ModelNotLoadedError: Raised if a classify or classify_batch method is called before the model is loaded into memory or onto the GPU.
InvalidModelError: Raised when the target HF repository exists but lacks the required classification heads or architecture.

6. Data Pipeline & Training Exceptions

Base Class: DataPipelineError and TrainingError

CSVParseError: Raised when parsing training datasets fails.
FeatureExtractionError: Raised when text tokenization/vectorization fails on an input prompt.
MergeError: Raised when attempting to combine incompatible datasets.
SaveCheckpointError / LoadCheckpointError: Raised when training loops fail to read/write state dictionaries.

7. Utility Exceptions

FileLockError: Raised when concurrent processes fail to acquire a safe lock on a shared model file or dataset.
CompressionError: Raised during general archiving operations.

6. Error Handling

When integrating jazzmine-security into your conversational agent architecture, it is best practice to catch errors hierarchically.

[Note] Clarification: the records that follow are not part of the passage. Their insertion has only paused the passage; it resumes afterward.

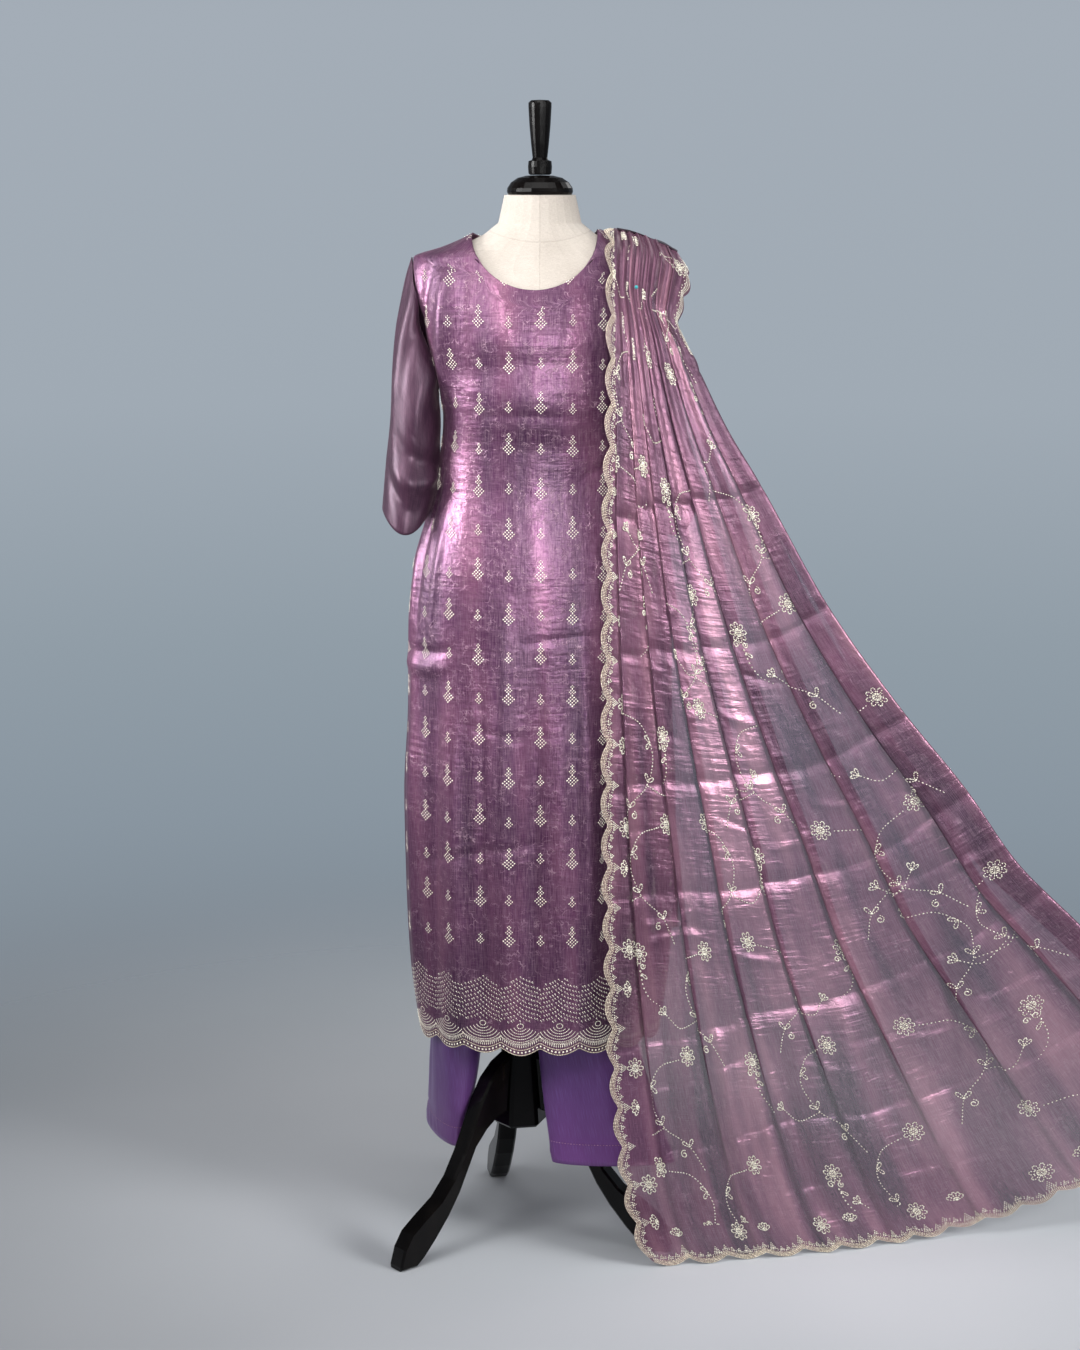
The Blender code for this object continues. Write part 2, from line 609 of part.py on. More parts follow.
def dupatta():
    shoulder = path([LEFT_EDGE[0], Place(0.146, 0.0, 1.4205), RIGHT_EDGE[0]])
    front = patch(path(LEFT_EDGE), path(RIGHT_EDGE), shoulder, path(END_EDGE))
    rows = np.linspace(0, 1, FRONT_ROWS + 1)
    grid = veil_grid(front, rows, 1, lambda down: 0.55 + 0.45 * down)
    grid[0, :, 1] -= SEAM_GAP / 2
    full = fold_under(grid, rows)
    normals = veil_normals(full, 1)
    shell("dupatta_front", full, VEIL_WALL, VEIL, normals=normals)
    cols = grid.shape[1]
    aside = np.array([front(0.0, down) - front(0.05, down) for down in rows])
    edging("dupatta_edging_side", grid[:, 0], normals[:, 0], aside, VEIL_WALL, VEIL)
    edging("dupatta_edging_end", grid[-1], normals[-1, :cols], grid[-1] - grid[-2], VEIL_WALL, VEIL)

    back_end = path([BACK_LEFT_EDGE[-1], Place(0.140, 0.142, 0.425), BACK_RIGHT_EDGE[-1]])
    back = patch(path(BACK_LEFT_EDGE), path(BACK_RIGHT_EDGE), shoulder, back_end)
    rows = np.linspace(0, 1, BACK_ROWS + 1) ** 1.2
    grid = veil_grid(back, rows, -1, lambda down: 0.55 + 0.1 * down)
    grid[0, :, 1] += SEAM_GAP / 2
    shell("dupatta_back", grid, VEIL_WALL, VEIL, normals=veil_normals(grid, -1))


def shoulder_pin():
    mesh = bpy.data.meshes.new("shoulder_pin")
    work = bmesh.new()
    bmesh.ops.create_uvsphere(work, u_segments=12, v_segments=8, radius=PIN_RADIUS)
    work.to_mesh(mesh)
    work.free()
    made = add_object("shoulder_pin", mesh, PIN)
    made.location = PIN_PLACE


# ---------------------------------------------------------------- dress form and stand
def dress_form():
    """Closed loft of the form's sections, with flat ends."""
    cols = FORM_COLUMNS
    sections = columns(FORM, "z")
    rows = []
    for z in FORM_ROWS:
        half, front, back = (float(sections[key](z)) for key in ("half_width", "front", "back"))
        ring = []
        for angle in np.arange(cols) * 2 * math.pi / cols:
            depth = front if math.sin(angle) < 0 else back
            ring.append((half * math.cos(angle), depth * math.sin(angle), z))
        rows.append(ring)
    vertices = [point for ring in rows for point in ring]
    faces = []
    for i in range(len(rows) - 1):
        for j in range(cols):
            a, b = i * cols + j, i * cols + (j + 1) % cols
            faces.append((a, b, b + cols, a + cols))
    faces += [tuple(reversed(range(cols))), tuple(range((len(rows) - 1) * cols, len(rows) * cols))]
    mesh = bpy.data.meshes.new("dress_form")
    mesh.from_pydata(vertices, [], faces)
    mesh.shade_smooth()
    mesh.set_sharp_from_angle(angle=math.radians(60))
    add_object("dress_form", orient(mesh), LINEN)


def stand():
    turned("neck_cap", NECK_CAP, WOOD)
    turned("finial", FINIAL, WOOD)
    collar_z = HUB_TOP_Z + SEAM_GAP
    turned("hub_collar", [Turn(p.radius, collar_z + HUB_COLLAR_HEIGHT * p.z) for p in HUB_COLLAR],
           WOOD, STAND_X)
    pole_bottom, pole_top = collar_z + HUB_COLLAR_HEIGHT + SEAM_GAP, FORM_BOTTOM_Z - SEAM_GAP
    turned("pole", [Turn(0.0, pole_top), Turn(POLE_RADIUS, pole_top), Turn(POLE_RADIUS, pole_bottom),
                    Turn(0.0, pole_bottom)], WOOD, STAND_X, steps=16)
    hub()
    lock_screw(collar_z + HUB_COLLAR_HEIGHT / 2)
    for number, heading in enumerate(LEG_HEADINGS, 1):
        stand_leg("stand_leg_%d" % number, math.radians(heading))


def hub():
    """Six-sided tapered block whose flats face the legs, with eased edges."""
    across = math.cos(math.pi / 6)
    mesh = bpy.data.meshes.new("hub")
    work = bmesh.new()
    bmesh.ops.create_cone(work, cap_ends=True, segments=6, radius1=HUB_FLAT_BOTTOM / across,
                          radius2=HUB_FLAT_TOP / across, depth=HUB_TOP_Z - HUB_BOTTOM_Z)
    work.to_mesh(mesh)
    work.free()
    made = add_object("hub", mesh, WOOD)
    made.location = (STAND_X, 0.0, (HUB_TOP_Z + HUB_BOTTOM_Z) / 2)
    flat_heading = 30 if abs(min(v.co.x for v in mesh.vertices)) > HUB_FLAT_BOTTOM / across - 1e-5 else 0
    made.rotation_euler.z = math.radians(LEG_HEADINGS[0] - flat_heading)
    ease = made.modifiers.new("Bevel", "BEVEL")
    ease.width = HUB_EASE
    ease.segments = 1
    ease.limit_method = "ANGLE"


def lock_screw(z):
    """Round head on the collar's front that locks the form's height."""
    mesh = bpy.data.meshes.new("lock_screw")
    work = bmesh.new()
    bmesh.ops.create_cone(work, cap_ends=True, segments=16, radius1=SCREW_HEAD_RADIUS,
                          radius2=SCREW_HEAD_RADIUS, depth=SCREW_HEAD_LENGTH)
    work.to_mesh(mesh)
    work.free()
    made = add_object("lock_screw", mesh, STEEL)
    made.rotation_euler.x = math.pi / 2
    made.location = (STAND_X, SCREW_SEAT_Y - SEAM_GAP - SCREW_HEAD_LENGTH / 2, z)


def stand_leg(name, heading):
    """Flat outline of the leg, bevelled all round and stood on edge along its heading."""
    outline = [(p.radius, p.z) for p in LEG_TOP + LEG_UNDERSIDE]
    curve = bpy.data.curves.new(name, "CURVE")
    curve.dimensions = "2D"
    curve.fill_mode = "BOTH"
    curve.extrude = LEG_HALF_THICKNESS - LEG_BEVEL
    curve.bevel_depth = LEG_BEVEL
    curve.bevel_resolution = 0
    curve.offset = -LEG_BEVEL
    spline = curve.splines.new("POLY")
    spline.points.add(len(outline) - 1)
    for point, (reach, z) in zip(spline.points, outline):
        point.co = (reach, z, 0.0, 1.0)
    spline.use_cyclic_u = True
    made = add_object(name, curve, WOOD)
    made.rotation_euler = (math.pi / 2, 0.0, heading)
    made.location = (STAND_X, 0.0, 0.0)


# ---------------------------------------------------------------- assembly
def centre_on_origin():
    """Move the root so that the middle of the model's box stands over the origin."""
    bpy.context.view_layer.update()
    graph = bpy.context.evaluated_depsgraph_get()
    corners = []
    for made in PARTS.objects:
        if made.type in {"MESH", "CURVE"}:
            shown = made.evaluated_get(graph)
            mesh = shown.to_mesh()
            corners += [shown.matrix_world @ vertex.co for vertex in mesh.vertices]
            shown.to_mesh_clear()
    points = np.array(corners)
    low, high = points.min(axis=0), points.max(axis=0)
    ROOT.location = (-(low[0] + high[0]) / 2, -(low[1] + high[1]) / 2, -low[2])
    bpy.context.view_layer.update()
    print("root at", tuple(round(value, 5) for value in ROOT.location),
          "size", tuple(round(float(value), 4) for value in high - low))


for old in list(bpy.data.objects):
    bpy.data.objects.remove(old)

PARTS = bpy.data.collections.new("salwar_kameez_suit")
bpy.context.scene.collection.children.link(PARTS)
ROOT = bpy.data.objects.new("root", None)
PARTS.objects.link(ROOT)

SILK = material("crushed_tissue_silk", (134, 95, 121), 0.42, 0.15)
SATIN = material("violet_satin", (89, 71, 121), 0.38)
VEIL = material("sheer_tissue", (131, 102, 124), 0.40, 0.10, 0.60)
LINEN = material("cream_linen", (242, 232, 222), 0.90)
WOOD = material("black_lacquered_wood", (26, 22, 21), 0.30)
STEEL = material("bright_steel", (190, 190, 192), 0.25, 1.0)
PIN = material("turquoise_pin", (60, 160, 165), 0.30)

kameez_panels()
sleeve("sleeve_right", -1)
sleeve("sleeve_left", 1)
trouser("trouser_right", -1, RIGHT_LEG)
trouser("trouser_left", 1, LEFT_LEG)
waistband()
dupatta()
shoulder_pin()
dress_form()
stand()
centre_on_origin()
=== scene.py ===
import math
from collections import namedtuple

import bpy
import numpy as np
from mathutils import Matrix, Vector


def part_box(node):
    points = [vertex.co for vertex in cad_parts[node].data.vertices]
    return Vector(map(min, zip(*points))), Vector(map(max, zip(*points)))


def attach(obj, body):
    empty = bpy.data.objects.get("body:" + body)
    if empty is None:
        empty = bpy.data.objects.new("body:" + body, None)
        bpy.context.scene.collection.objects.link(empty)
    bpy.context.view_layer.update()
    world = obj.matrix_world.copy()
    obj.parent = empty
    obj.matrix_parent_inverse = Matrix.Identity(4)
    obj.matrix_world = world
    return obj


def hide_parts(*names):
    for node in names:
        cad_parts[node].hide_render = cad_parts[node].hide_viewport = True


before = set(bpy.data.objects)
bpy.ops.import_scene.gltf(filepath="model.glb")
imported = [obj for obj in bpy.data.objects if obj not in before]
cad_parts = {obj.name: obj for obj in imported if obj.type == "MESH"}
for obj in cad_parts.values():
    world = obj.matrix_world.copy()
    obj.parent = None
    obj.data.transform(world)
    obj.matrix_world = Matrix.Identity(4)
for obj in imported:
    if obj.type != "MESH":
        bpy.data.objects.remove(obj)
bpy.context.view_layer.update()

# ---------------- sizes shared with part.py, in metres
SEAM_GAP = 0.0003
CLOTH_WALL = 0.0012
HEM_Z = 0.3192
SLIT_TOP_Z = 0.850
SLIT_OPENING = 0.014
UNDERARM_Z = 1.220
SHOULDER_Z = 1.395
ARMHOLE_DEPTH = 0.036
NECK_TOP_Z = 1.432
NECK_CENTRE_X = -0.0075
NECK_HALF_WIDTH = 0.085
FRONT_NECK_Z = 1.355
BACK_NECK_Z = 1.413
SCALLOP_PERIOD = 0.058
SCALLOP_DEPTH = 0.010
EDGING_WIDTH = 0.004
TROUSER_INSET = 0.0045
WAISTBAND_Z = (1.0583, 1.100)
HIP_ROWS = (1.058, 0.990, 0.900, 0.765)
TURN_RADIUS = 0.003

# The tables are measured from the form's axis, on which the finial stands.
low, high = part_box("finial")
AXIS = np.array(((low.x + high.x) / 2, (low.y + high.y) / 2, 0.0))

Section = namedtuple("Section", "z half_width front back")
KAMEEZ = [
    Section(0.300, 0.1680, 0.120, 0.112),
    Section(0.350, 0.1765, 0.120, 0.114),
    Section(0.420, 0.1845, 0.120, 0.117),
    Section(0.520, 0.1890, 0.118, 0.119),
    Section(0.650, 0.1910, 0.116, 0.120),
    Section(0.780, 0.1845, 0.114, 0.120),
    Section(0.890, 0.1830, 0.112, 0.120),
    Section(0.970, 0.1750, 0.109, 0.116),
    Section(1.040, 0.1540, 0.100, 0.102),
    Section(1.090, 0.1400, 0.094, 0.088),
    Section(1.140, 0.1345, 0.096, 0.083),
    Section(1.180, 0.1325, 0.106, 0.086),
    Section(1.220, 0.1370, 0.113, 0.094),
    Section(1.280, 0.1500, 0.112, 0.100),
    Section(1.330, 0.1620, 0.102, 0.097),
    Section(1.365, 0.1685, 0.089, 0.089),
    Section(1.395, 0.1710, 0.075, 0.077),
    Section(1.410, 0.1300, 0.069, 0.070),
    Section(1.420, 0.1060, 0.064, 0.064),
    Section(1.432, 0.0830, 0.058, 0.058),
]
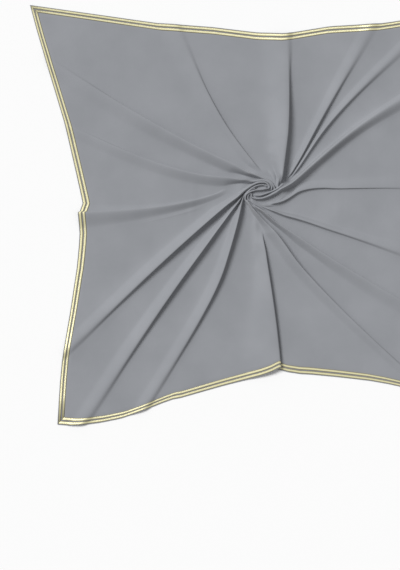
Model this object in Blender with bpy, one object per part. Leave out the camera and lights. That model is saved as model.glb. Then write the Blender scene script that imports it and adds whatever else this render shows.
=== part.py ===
"""A square headscarf laid out flat, with its middle twisted into a swirl that gathers folds all round.

The cloth is one thin wall, lofted through rings round the swirl. Every fold of the table below keeps
its own columns from the swirl to the hem. Two metallic ribbons run along each of the four sides.
Sizes are in millimetres up to the last step, and the finished meshes are in metres.
"""

import math
from collections import namedtuple

import bpy
import numpy as np

MM = 0.001

# Cloth
WALL = 1.2
LYING = 0.01
RIBBON_LIFT = 0.3
RIBBON_WALL = 0.8
SEAM = 0.3

# Border, measured inward from the hem
BORDER = 19.5
RIBBONS = {"outer": (2.0, 8.5), "inner": (11.0, 17.5)}
BORDER_RINGS = (17.5, 11.0, 8.5, 2.0, 0.0)
SIDE_STEPS = 240

# Rings round the swirl: fixed radii near it, then shares of the way to the border
INNER_RINGS = (5.0, 9.0, 13.5, 18.5, 24.0, 31.0, 39.0, 48.0, 60.0, 76.0, 97.0, 122.0, 150.0)
OUTER_SHARES = (0.12, 0.26, 0.42, 0.6, 0.8, 1.0)
CORE_RADIUS = 76.0

# Swirl: the turn of the cloth, in degrees, falls off with the distance from the middle
TWIST = 2688.0
TWIST_CORE = 14.0
TWIST_FADE = 144.0
SWIRL_AXIS = math.radians(24.0)
SWIRL_STRETCH = 0.32
SWIRL_REACH = 45.0

# Gathered cloth stands higher towards the swirl
GATHER_HEIGHT = 9.0
GATHER_RADIUS = 24.0
GATHER_SPREAD = 26.0
EYE_DEPTH = 7.0
EYE_DISTANCE = 8.0
EYE_SIZE = 6.5

# The radius that each azimuth and height of the fold table belongs to
EYE, RIM, NEAR, MID, HEM = 27.0, 45.0, 90.0, 200.0, 500.0

# Corners of the hem, from the middle of the swirl
CORNERS = {
    "right_top": (535.0, 432.0),
    "top_left": (-557.0, 444.0),
    "left_bottom": (-491.0, -563.0),
    "bottom_right": (542.0, -547.0),
}

# How far the twist has drawn each side in from the straight line between its corners:
# share of the way along the side, counterclockwise, and depth
Pull = namedtuple("Pull", "share depth")
SIDES = {
    "top": [
        Pull(0.00, 0), Pull(0.12, 15), Pull(0.22, 34), Pull(0.34, 43), Pull(0.44, 62), Pull(0.50, 60),
        Pull(0.60, 48), Pull(0.72, 40), Pull(0.86, 20), Pull(1.00, 0),
    ],
    "left": [
        Pull(0.000, 0), Pull(0.060, 12), Pull(0.169, 37), Pull(0.290, 65), Pull(0.400, 83),
        Pull(0.470, 94), Pull(0.4945, 97), Pull(0.4975, 83), Pull(0.554, 83), Pull(0.589, 78),
        Pull(0.631, 71), Pull(0.671, 62), Pull(0.735, 48), Pull(0.789, 35), Pull(0.859, 19),
        Pull(0.918, 10), Pull(0.977, 3), Pull(1.000, 0),
    ],
    "bottom": [
        Pull(0.000, 0), Pull(0.030, -3), Pull(0.052, -2), Pull(0.099, 3), Pull(0.146, 12),
        Pull(0.181, 24), Pull(0.239, 46), Pull(0.262, 55), Pull(0.286, 59), Pull(0.332, 72),
        Pull(0.379, 85), Pull(0.426, 97), Pull(0.472, 109), Pull(0.496, 117), Pull(0.519, 129),
        Pull(0.542, 115), Pull(0.556, 113), Pull(0.588, 111), Pull(0.665, 102), Pull(0.730, 93),
        Pull(0.800, 79), Pull(0.890, 52), Pull(0.960, 20), Pull(1.000, 0),
    ],
    "right": [
        Pull(0.00, 0), Pull(0.12, 24), Pull(0.24, 48), Pull(0.36, 70), Pull(0.47, 82), Pull(0.58, 92),
        Pull(0.62, 90), Pull(0.74, 66), Pull(0.88, 28), Pull(1.00, 0),
    ],
}
SIDE_ENDS = {
    "top": ("right_top", "top_left"),
    "left": ("top_left", "left_bottom"),
    "bottom": ("left_bottom", "bottom_right"),
    "right": ("bottom_right", "right_top"),
}

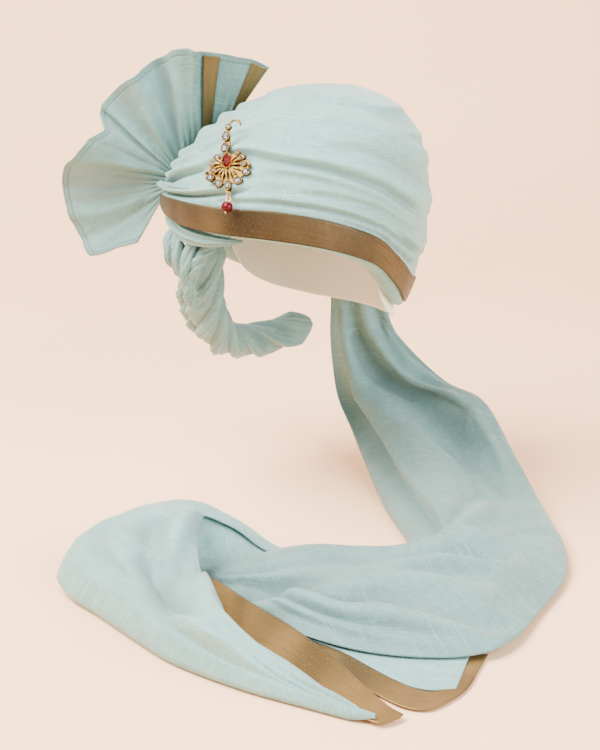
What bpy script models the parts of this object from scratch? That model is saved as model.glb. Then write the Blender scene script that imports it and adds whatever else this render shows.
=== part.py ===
"""A tied turban: wound crown with a gold border, pleated side fan, twisted roll, jewelled brooch and a tail
that falls from the nape and lies on the floor.

Metres, +Z up. The origin is the inside top of the crown, where the head presses. The wearer faces -Y.
"""

import functools
import math

import bmesh
import bpy
import numpy as np
from mathutils import Matrix, Vector

# Head hollow and wound cloth
HEAD_WIDTH = 0.162
HEAD_DEPTH = 0.202
HEAD_DOME = 0.090
WRAP_LEFT = 0.0435
WRAP_RIGHT = 0.0315
WRAP_FRONT = 0.0225
WRAP_TOP = 0.035
TOP_LEAN = 0.020
WIDEST_DROP = 0.066
RIM_DROP = 0.160
RIM_LIP = 0.004
RIM_TUCK_LENGTH = 0.080
FOLD_LIFT = 0.0035
CROWN_COLUMNS = 54

# Cloth walls and clearances
GAP = 0.0004
LINING_WALL = 0.002
BORDER_WALL = 0.0012
BORDER_CLEAR = 0.0009
FAN_WALL = 0.002
TAIL_WALL = 0.002

# Border and lining at the rim
BORDER_WIDTH = 0.024
BORDER_START = 0.235
LINING_SHOWS = 0.019
LINING_HIDDEN = 0.028
LINING_START = 0.65
LINING_END = 1.14

# Folds and rolls below the border
UNDER_WRAP_HEIGHT = 0.0175
UNDER_WRAP_DEPTH = 0.021
SIDE_ROLL_RADIUS = 0.0092
SIDE_ROLL_LENGTH = 0.046
STRAND_RADIUS = 0.0095
KNOT_ROLL_RADIUS = 0.0042
KNOT_ROLL_REACH = 46.0
KNOT_ROLL_PRESS = 0.8
TWIST_RADIUS = 0.0182
TWIST_DROP = 0.128
TWIST_PITCH = 0.066
STRAND_PRESS = 0.93
STRAND_SIDE = Vector((-0.66, 0.75, 0.0))

# Fan
FAN_REACH = 0.130
FAN_CLEAR = 0.0016
PLEAT_DEPTH = 0.030

# Tail
FLOOR_DROP = 0.343
TAIL_SPREAD = 0.220
TAIL_REACH = 0.450
TAIL_PUFF = 0.030
TAIL_PLEAT = 0.020
LOBE_PUFF = 0.014

# Brooch
BROOCH_AZIMUTH = -33.5
BROOCH_TURN = 14.0
BROOCH_FACING = 0.25
BROOCH_FRONT = (0.0, -0.956, 0.292)
BROOCH_ABOVE_RIM = 0.0555
BROOCH_STANDOFF = 0.0025
BROOCH_WIDTH = 0.040
BROOCH_HEIGHT = 0.0565
BACK_PLATE = 0.0014
COLLET_RISE = 0.0012
COLLET_WALL = 0.0006
STONE_CLEAR = 0.0003
STONE_DEPTH = 0.0016
LINK_WIRE = 0.0005
LINK_RADIUS = 0.0019
LINK_CLEAR = 0.0003
BEAD_RADIUS = 0.0049
BEAD_BORE = 0.0007
PIN_CLEAR = 0.0003

HALF_PI = math.pi / 2

# Rim, by azimuth in degrees from the front towards the right ear. drop is a share of RIM_DROP, border of
# BORDER_WIDTH. tuck is how far the wall draws in below its widest level, as a share of its radius. full is the
# exponent of the dome's profile. step is the share of FOLD_LIFT that the folds keep there.
RIM = {
    "azimuth": (-180, -140, -112, -90, -66, -50, -33, -13, 0, 11, 23, 35, 47, 66, 90, 135),
    "drop": (0.99, 0.86, 0.56, 0.43, 0.454, 0.467, 0.472, 0.481, 0.502, 0.531, 0.58, 0.65, 0.766, 0.92, 0.985, 1.01),
    "border": (1.0, 0.9, 0.45, 0.30, 0.72, 0.86, 0.92, 1.0, 1.0, 1.0, 1.0, 1.0, 1.0, 1.0, 1.0, 1.0),
    "tuck": (0.07, 0.07, 0.08, 0.10, 0.10, 0.10, 0.10, 0.10, 0.10, 0.10, 0.11, 0.12, 0.13, 0.14, 0.145, 0.10),
    "full": (2.1, 2.0, 1.85, 1.8, 1.85, 1.95, 2.1, 2.1, 2.1, 2.1, 2.1, 2.1, 2.1, 2.15, 2.2, 2.1),
    "step": (0.7, 0.3, 0.0, 0.0, 0.3, 0.6, 0.6, 0.5, 0.5, 0.6, 0.7, 0.8, 0.9, 1.0, 1.0, 0.9),
}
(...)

Because LLM generation and network-dependent model loading are inherently unpredictable, you should always wrap security validation steps in try...except blocks.

Best Practice Pattern:

Catch specific operational errors first (e.g., ModelLoadError during setup).
Catch categorical errors (e.g., ModeratorError during runtime inference) to implement broad fallbacks, like returning a standard safe response to the user.
Catch SecurityError as a final fail-safe to guarantee that no unhandled Jazzmine exceptions crash your main application loop.

7. Remarks

The Context Dictionary

When inspecting caught errors in production, always check the context attribute. Internal components heavily utilize this. For instance, if an asynchronous batch evaluation fails, the ModeratorError.context will often contain the exact batch_size and hardware_device where the failure occurred, drastically reducing debugging time.

Python 3 Exception Chaining (raise ... from ...)

While standard Python 3 uses raise NewException() from old_exception, the SecurityError's cause parameter serves a similar purpose but explicitly attaches the old exception as a readable attribute. This makes it easier for structured logging frameworks (like JSON loggers) to serialize the root cause without having to parse Python traceback strings.